Only attach carabiners to the attachment point of your pulley, each accessory must use a carabiner to attach it directly to the trolley, never attach an accessory to another loop or another accessory and do not chain link carabiners.

squeeze test each carabiner to ensure proper locking and the locking gate is engaged.

Attach lanyard to the harness attachment tie-in loop as shown, attach other free end with a carabiner to your pulley.

 

Testing your zipline before use:

Weight test:

Hang a rope on the pulley in the middle of the track and hang a test weight, equel to the weight of your heaviest participiant. Or hang on to it with two adults to get a simulation of a weight of around 150kg. Mark cable at each end with a marker or pen. After the weight test, inspect the marks for indications of clamp slippage.

Check all bolts are checked and secured. Never load the zipline with more than 150 kg on the pulley.

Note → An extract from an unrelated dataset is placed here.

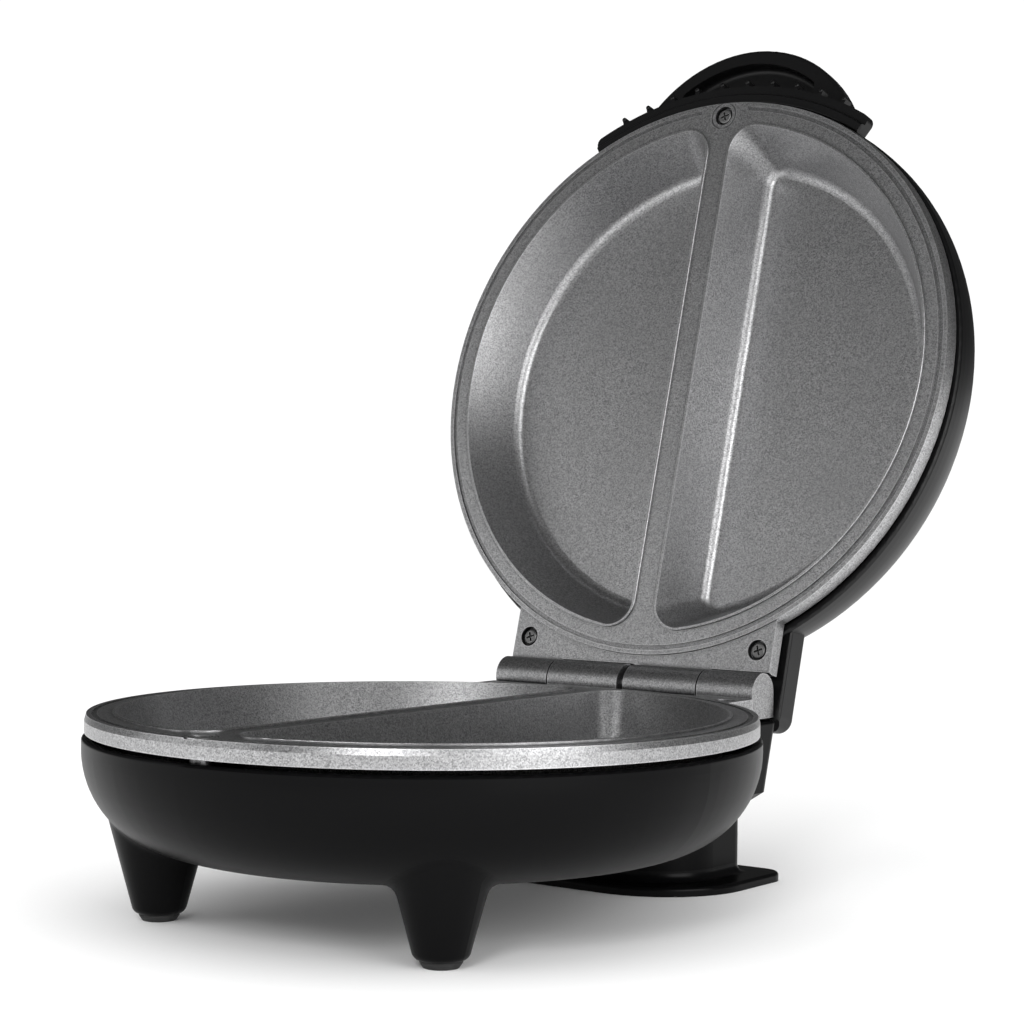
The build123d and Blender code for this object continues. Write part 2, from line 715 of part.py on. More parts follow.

Bounce test weight up and down and observe anchors for exessive movement.

Speed ​​test:

Have a test person sit on the zipline and walk alongside to that person while holding a rope attached to the pulley. Increase the speed at each test attempt until you are convinced that the pulley will not extend the bungee cord more than 180% and the users will never reach the lower anchor point of the zipline at full speed and under maximum load of a person.

Inspect riding gear:

inspect on proper configuration, damage, bending,...

Warning!
Do not use zipline if any slippage, deformation, misconfiguration, inadequate cable sag or another potentially hazardous condition is found when performing the above tests. Retighten clamps, reconfigure equipment, increase cable sag, reinforce anchors or search further professional advise as appropriate for the situation before any participant is allowed on the zipline.